The top floor of Adewale Tower reeked of leather, money, and air so cold it bit at Amara’s skin.
Her heels clicked against marble that probably cost more than a month of her father’s dialysis. She didn’t look down. If she looked down, she’d see her hands shaking. And she couldn’t afford to look weak. Not here. Not to _him_.
Damien Adewale didn’t look up when she entered.
He stood by the floor-to-ceiling glass, watching Lagos burn gold in the sunset. Hands in his pockets. Posture relaxed. Like he owned the skyline too.
“You’re five minutes early,” he said without turning.
His voice was low, precise. The kind of voice that didn’t need to be raised to make people obey.
“I don’t waste time when my father’s life is on the line,” Amara shot back. Her voice was steady. Barely.
That made him turn.
His eyes were dark. Cold. Assessing her like a spreadsheet. Not a person.
“Good,” he said. “I hate liars. I hate cowards. You’re neither.”
He walked back to the desk and tapped the contract. Once. Twice.
“Read it. Sign it. The medical fund opens by midnight. The ₦10 million hits your account after the marriage is registered.”
Amara picked up the document. 22 pages.
NDAs. Confidentiality clauses. Morality clauses. Rules about where she could go, who she could speak to, what she couldn’t post online. Her stomach twisted.
“This says I can’t tell anyone it’s fake,” she said.
“It’s not fake to the public,” Damien corrected smoothly. “To them, you’re Mrs. Adewale. To me, you’re an employee with benefits.”
“And if I refuse?”
The air in the room dropped ten degrees.
Damien didn’t answer. He didn’t need to. The threat from earlier hung between them like a blade.
Amara closed her eyes for one second.
She saw Room 204. Saw her father’s frail hand gripping hers, whispering, _“Don’t worry, pikin. God will provide.”_
God had sent her a devil in a three-piece suit instead.
Her hand moved before her brain could stop it.
She signed.
The pen felt heavier than iron.
Damien took the contract, scanned the signature, and gave one curt nod.

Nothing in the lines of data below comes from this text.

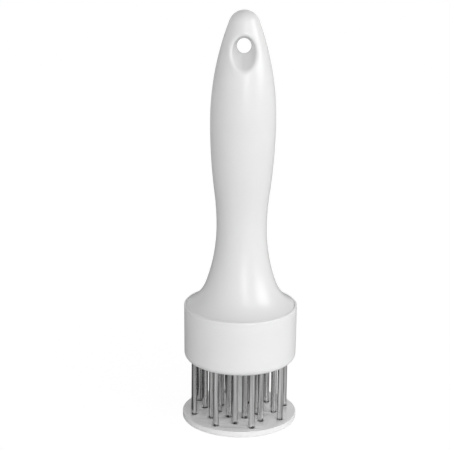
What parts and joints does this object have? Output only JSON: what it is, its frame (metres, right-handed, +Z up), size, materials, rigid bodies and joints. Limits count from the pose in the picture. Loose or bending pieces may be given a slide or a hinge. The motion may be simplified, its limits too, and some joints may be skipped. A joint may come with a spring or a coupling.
{
  "type": "blade meat tenderizer",
  "caption": "Hand meat tenderizer: steel blades under a round barrel, a sprung guard plate that slides up the blades, and a swept white grip with a hanging hole.",
  "frame": {"origin": "middle of the guard plate's underside, on which the tool stands", "axes": "+Z up along the tool to the tip of the grip, +Y along the hanging hole"},
  "size_m": [0.053, 0.053, 0.1934],
  "materials": {
    "handle_plastic": "gloss",
    "barrel_plastic": "gloss",
    "retainer_plastic": "matte",
    "guard_plastic": "satin",
    "post_plastic": "satin",
    "screw_steel": "plated",
    "spring_steel": "drawn",
    "blade_steel": "polished"
  },
  "bodies": {
    "tool": {"handle": "handle_plastic", "barrel": "barrel_plastic", "blade_retainer": "retainer_plastic", "blade_outer_1": "blade_steel", "blade_outer_2": "blade_steel", "blade_outer_3": "blade_steel", "blade_outer_4": "blade_steel", "blade_outer_5": "blade_steel", "blade_outer_6": "blade_steel", "blade_outer_7": "blade_steel", "blade_outer_8": "blade_steel", "blade_middle_1": "blade_steel", "blade_middle_2": "blade_steel", "blade_middle_3": "blade_steel", "blade_middle_4": "blade_steel", "blade_middle_5": "blade_steel", "blade_middle_6": "blade_steel", "blade_middle_7": "blade_steel", "blade_middle_8": "blade_steel", "blade_inner_1": "blade_steel", "blade_inner_2": "blade_steel", "blade_inner_3": "blade_steel", "blade_inner_4": "blade_steel", "blade_inner_5": "blade_steel", "blade_inner_6": "blade_steel", "blade_inner_7": "blade_steel", "blade_inner_8": "blade_steel", "return_spring": "spring_steel"},
    "guard": {"guard_plate": "guard_plastic", "guide_post": "post_plastic", "post_screw": "screw_steel"}
  },
  "joints": [
    {"name": "guard_slide", "type": "slide", "parent": "tool", "child": "guard", "axis": [0, 0, 1], "range_m": [0, 0.026], "stiffness_N_per_m": 1200, "springref_m": -0.006, "deforming": ["return_spring"]}
  ]
}
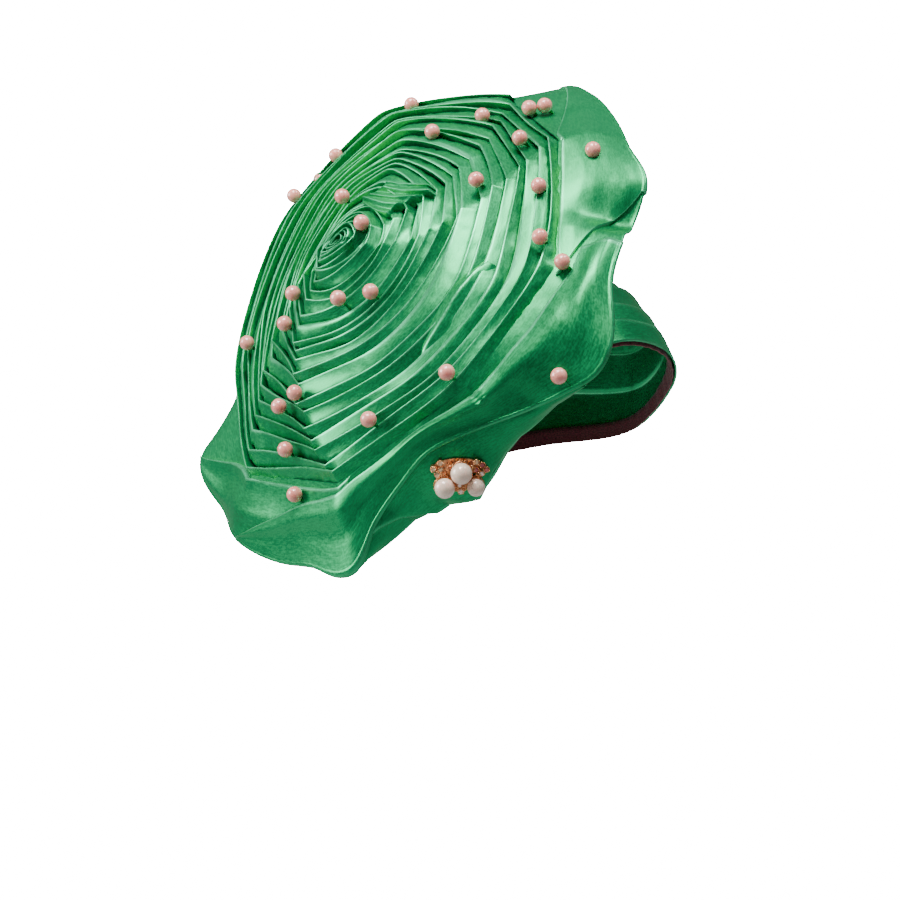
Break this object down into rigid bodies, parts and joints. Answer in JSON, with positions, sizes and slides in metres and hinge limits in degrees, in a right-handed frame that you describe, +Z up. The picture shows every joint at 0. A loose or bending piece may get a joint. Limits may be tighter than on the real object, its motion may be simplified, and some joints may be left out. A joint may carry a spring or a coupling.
{
  "type": "tied gele head tie",
  "caption": "Ready-tied satin gele: a close cap, a wide fluted brim and a spiral pleated rosette on the right side, with scattered pearls and a brooch at the temple.",
  "frame": {"origin": "centre of the head opening, level with the wearer's upper ears", "axes": "+Z up along the head, the wearer faces -Y and the wearer's right is -X"},
  "size_m": [0.2401, 0.2948, 0.234],
  "materials": {
    "satin": "glossy green satin",
    "pleated_satin": "glossy green satin with sharp pressed folds",
    "lining": "matt wine lining",
    "pink_pearl": "pearl",
    "white_pearl": "pearl",
    "rose_gold": "polished",
    "crystal": "cut and clear"
  },
  "bodies": {
    "root": {"head_cap": "satin", "brim": "satin", "temple_panel": "satin", "cap_lining": "lining", "rosette_bud": "pleated_satin", "rosette_inner_pleats": "pleated_satin", "rosette_middle_pleats": "pleated_satin", "rosette_outer_pleats": "pleated_satin", "pearl_01": "pink_pearl", "pearl_02": "pink_pearl", "pearl_03": "pink_pearl", "pearl_04": "pink_pearl", "pearl_05": "pink_pearl", "pearl_06": "pink_pearl", "pearl_07": "pink_pearl", "pearl_08": "pink_pearl", "pearl_09": "pink_pearl", "pearl_10": "pink_pearl", "pearl_11": "pink_pearl", "pearl_12": "pink_pearl", "pearl_13": "pink_pearl", "pearl_14": "pink_pearl", "pearl_15": "pink_pearl", "pearl_16": "pink_pearl", "pearl_17": "pink_pearl", "pearl_18": "pink_pearl", "pearl_19": "pink_pearl", "pearl_20": "pink_pearl", "pearl_21": "pink_pearl", "pearl_22": "pink_pearl", "pearl_23": "pink_pearl", "pearl_24": "pink_pearl", "pearl_25": "pink_pearl", "pearl_26": "pink_pearl", "pearl_27": "pink_pearl", "pearl_28": "pink_pearl", "brooch_setting": "rose_gold", "brooch_pearl_top": "white_pearl", "brooch_pearl_left": "white_pearl", "brooch_pearl_right": "white_pearl", "brooch_stone_01": "crystal", "brooch_stone_02": "crystal", "brooch_stone_03": "crystal", "brooch_stone_04": "crystal", "brooch_stone_05": "crystal", "brooch_stone_06": "crystal", "brooch_stone_07": "crystal", "brooch_stone_08": "crystal", "brooch_stone_09": "crystal", "brooch_stone_10": "crystal", "brooch_stone_11": "crystal"}
  },
  "joints": []
}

“Welcome to the arrangement, Mrs. Adewale. The press release goes out tomorrow morning. Try not to embarrass me.”
He turned to leave, then paused.
“One rule, Miss Okoro. In public, you play the part. In private, you stay out of my way. Break that rule…”
He let the sentence hang. Dangerous. Deliberate.
“…and the deal ends.”
The elevator doors slid shut behind her with a soft _ding_.
Amara leaned against the wall and exhaled for the first time in an hour. Her legs felt numb.
She’d just sold her name. Her freedom. Her future.
The hardest part wasn’t signing the contract.
It was the way Damien’s eyes lingered on her mouth for half a second before he looked away.
Like he was remembering why he’d said _‘no touching.’_
And Amara had a terrible feeling that one year wouldn’t be long enough to keep that promise.